# Question for my future basketball thingy.



## Elladrose (Jul 28, 2012)

Hello.
I play basketball in high school right now, and am 15 years old.
Derrick Rose really inspired me, and I hope to be like him. But, he is ambidextrous and I wonder that I am not a natural ambidextrous or can adapt at using both hands, so can I really be like him?
This really put me into question alot, but from today onwards, I'll try to do everyday's necessity with left hand, to try and adapt doing things with both hands and be like Derrick Rose.
Is this really possible?
Can I not be like him without being ambidextrous?
Please help me, I know I sound pretty dope and desperate.
:<


----------



## Dornado (May 26, 2003)

You can absolutely teach yourself to use both hands, it just takes repetition. Even if it feels awkward at first, just keep practicing with both hands. Very few people are actually naturally ambidextrous, it usually takes hard work and practice. Derrick Rose, for example, is one of the hardest working players in the league. Practicing dribbling and shooting with your left hand as much as possible, it will come around.


----------



## Elladrose (Jul 28, 2012)

Dornado said:


> You can absolutely teach yourself to use both hands, it just takes repetition. Even if it feels awkward at first, just keep practicing with both hands. Very few people are actually naturally ambidextrous, it usually takes hard work and practice. Derrick Rose, for example, is one of the hardest working players in the league. Practicing dribbling and shooting with your left hand as much as possible, it will come around.

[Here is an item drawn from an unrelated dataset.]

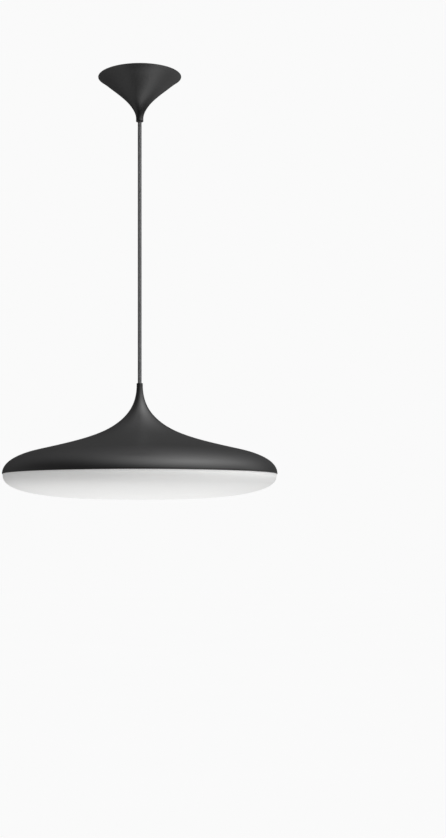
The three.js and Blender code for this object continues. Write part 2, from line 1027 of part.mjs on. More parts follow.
// ---------------------------------------------------------------- opal bowl
const bowlCurve = (radius, depth, steps) => {
  const out = [];
  for (let i = 0; i <= steps; i++) {
    const a = (Math.PI / 2) * (i / steps);
    out.push([
      radius * Math.pow(Math.cos(a), 2 / BOWL_POWER),
      BOWL_EDGE_Z - depth * Math.pow(Math.sin(a), 2 / BOWL_POWER),
    ]);
  }
  out[steps][0] = 0;
  return out;
};
const bowlOut = bowlCurve(BOWL_R, BOWL_DEPTH, 11);
const bowlIn = bowlCurve(SPIGOT_R - SPIGOT_T, BOWL_DEPTH - BOWL_T, 9);
const FLOOR_AT = 6; // the outer curve's point where the side ends and the floor begins
const FLOOR_IN = 5; // the same on the inner curve
add(
  "bowl",
  "diffuser_side",
  turned(
    [
      ...bowlIn.slice(0, FLOOR_IN + 1).reverse(),
      [SPIGOT_R - SPIGOT_T, SPIGOT_TOP_Z],
      [SPIGOT_R, SPIGOT_TOP_Z],
      [SPIGOT_R, BOWL_EDGE_Z],
      ...bowlOut.slice(0, FLOOR_AT + 1),
    ],
    SEG_BIG,
  ),
  OPAL,
);
add(
  "bowl",
  "diffuser_floor",
  turned(
    [...bowlIn.slice(FLOOR_IN).reverse(), ...bowlOut.slice(FLOOR_AT)],
    SEG_BIG,
  ),
  OPAL,
);

export default lamp;
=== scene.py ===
"""Pendant lamp: a wide trumpet-shaped matt black shade with an opal bowl, hung by one braided cable from a trumpet-shaped canopy.

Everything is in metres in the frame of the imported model: origin at the centre of the ceiling plate's upper face, +Z up.
"""

import json
import math

import bmesh
import bpy
import numpy as np
from mathutils import Matrix, Vector


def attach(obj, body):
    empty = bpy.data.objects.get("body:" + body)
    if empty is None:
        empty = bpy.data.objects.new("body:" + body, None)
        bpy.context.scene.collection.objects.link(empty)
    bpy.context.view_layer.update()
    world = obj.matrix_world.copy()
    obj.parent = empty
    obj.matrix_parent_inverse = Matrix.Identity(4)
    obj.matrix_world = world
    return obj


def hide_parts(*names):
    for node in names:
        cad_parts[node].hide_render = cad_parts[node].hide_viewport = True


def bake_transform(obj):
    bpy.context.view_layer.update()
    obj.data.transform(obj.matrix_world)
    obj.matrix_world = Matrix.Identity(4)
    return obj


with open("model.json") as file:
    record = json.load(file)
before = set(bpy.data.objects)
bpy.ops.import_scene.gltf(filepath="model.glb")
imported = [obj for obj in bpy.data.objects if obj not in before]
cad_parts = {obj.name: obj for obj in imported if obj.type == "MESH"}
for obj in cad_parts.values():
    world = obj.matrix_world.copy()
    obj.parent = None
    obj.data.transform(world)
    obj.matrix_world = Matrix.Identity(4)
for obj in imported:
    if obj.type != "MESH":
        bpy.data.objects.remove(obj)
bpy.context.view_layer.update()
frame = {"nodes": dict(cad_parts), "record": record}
NODES = frame["nodes"]
MM = 0.001
SCENE = bpy.context.scene
COLLECTION = SCENE.collection


# ------------------------------------------------------------------ camera
IMAGE_W, IMAGE_H = 446, 838
FOCAL_PX = 1321.46
AXIS_PX, HORIZON_PX = 139.7, 523.17
EYE = (0.0, -2.3, -0.776)

cam_data = bpy.data.cameras.new("camera")
camera = bpy.data.objects.new("camera", cam_data)
COLLECTION.objects.link(camera)
cam_data.sensor_width = 36.0
cam_data.sensor_fit = "AUTO"
cam_data.lens = FOCAL_PX / IMAGE_H * 36.0
cam_data.shift_x = (IMAGE_W / 2 - AXIS_PX) / IMAGE_H
cam_data.shift_y = (HORIZON_PX - IMAGE_H / 2) / IMAGE_H
cam_data.clip_start, cam_data.clip_end = 0.05, 200.0
camera.location = EYE
camera.rotation_euler = (math.pi / 2, 0, 0)
SCENE.camera = camera
SCENE.view_settings.view_transform = "Standard"
SCENE.view_settings.look = "None"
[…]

Really? Derrick Rose is not naturally ambidextrous, and he worked and practiced hard to be ambidextrous? o-O


----------



## Krstic All-Star (Mar 9, 2005)

I'd add that playing the piano probably helps too - I'm functionally ambidextrous, and have been long before I started playing basketball, and figure it has a lot to do with using both hands on the piano for most of my life.


----------



## Bubbles (Nov 12, 2005)

Krstic All-Star said:


> I'd add that playing the piano probably helps too - I'm functionally ambidextrous, and have been long before I started playing basketball, and figure it has a lot to do with using both hands on the piano for most of my life.


This

I had a lot better use of my left hand after being in a piano class this past semester.


----------



## ChrisWoj (May 17, 2005)

Go talk to any high caliber basketball coach - ask him what you can do to be better with your off hand and one key piece of advice you will receive is: do as much as you can with your off-hand. Not just on the court, but off the court. Start brushing your teeth left handed. Start eating left handed. Every small thing you do, right down to turning faucets - use your off hand. I was born right handed, but due to a severe injury when I was young I spent two years unable to use my right arm. I learned to write, adapted to eating, brushing my teeth, throwing a baseball and football, dribbling a basketball... all lefty. 

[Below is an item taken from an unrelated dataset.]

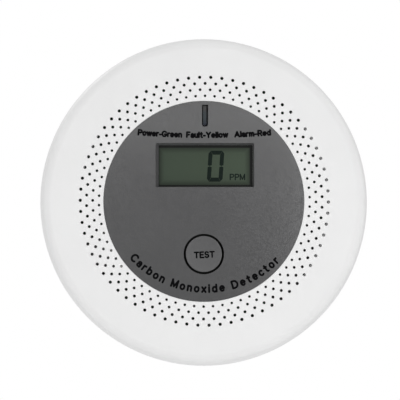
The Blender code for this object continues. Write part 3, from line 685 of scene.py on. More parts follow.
def ribbon(shape, points, half, height=0.0):
    """A flat pen stroke along points, added to a bmesh: mitred sides and round ends."""
    def corner(flat):
        return shape.verts.new((*flat, height))

    path = [Vector(point) for point in points]
    sides = []
    for i, here in enumerate(path):
        before = (here - path[i - 1]).normalized() if i else None
        after = (path[i + 1] - here).normalized() if i + 1 < len(path) else None
        heading = ((before or after) + (after or before)).normalized()
        across = Vector((-heading.y, heading.x))
        reach = half / max(0.6, heading.dot(before or after))
        sides.append((corner(here + across * reach), corner(here - across * reach)))
    for (a, b), (c, d) in zip(sides, sides[1:]):
        shape.faces.new((a, b, d, c))
    if (path[0] - path[-1]).length < 1e-6:
        return
    for tip, inward in ((path[0], path[1]), (path[-1], path[-2])):
        back = (tip - inward).normalized()
        start = Vector((-back.y, back.x))
        angles = [radians(30 * k) for k in range(7)]
        shape.faces.new([corner(tip + half * (start * cos(a) + back * sin(a))) for a in angles])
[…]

I lost use of my right arm when I was 4, regained use when I was 6. I am now, as a 27 year old, still reaping the benefits... They aren't equals. My left arm tends to be more dexterous, my right arm tends to be stronger... but that time spent using that hand made them equals in terms of effectiveness. Any new task you put my left hand to I can learn it just as easily as my right.


----------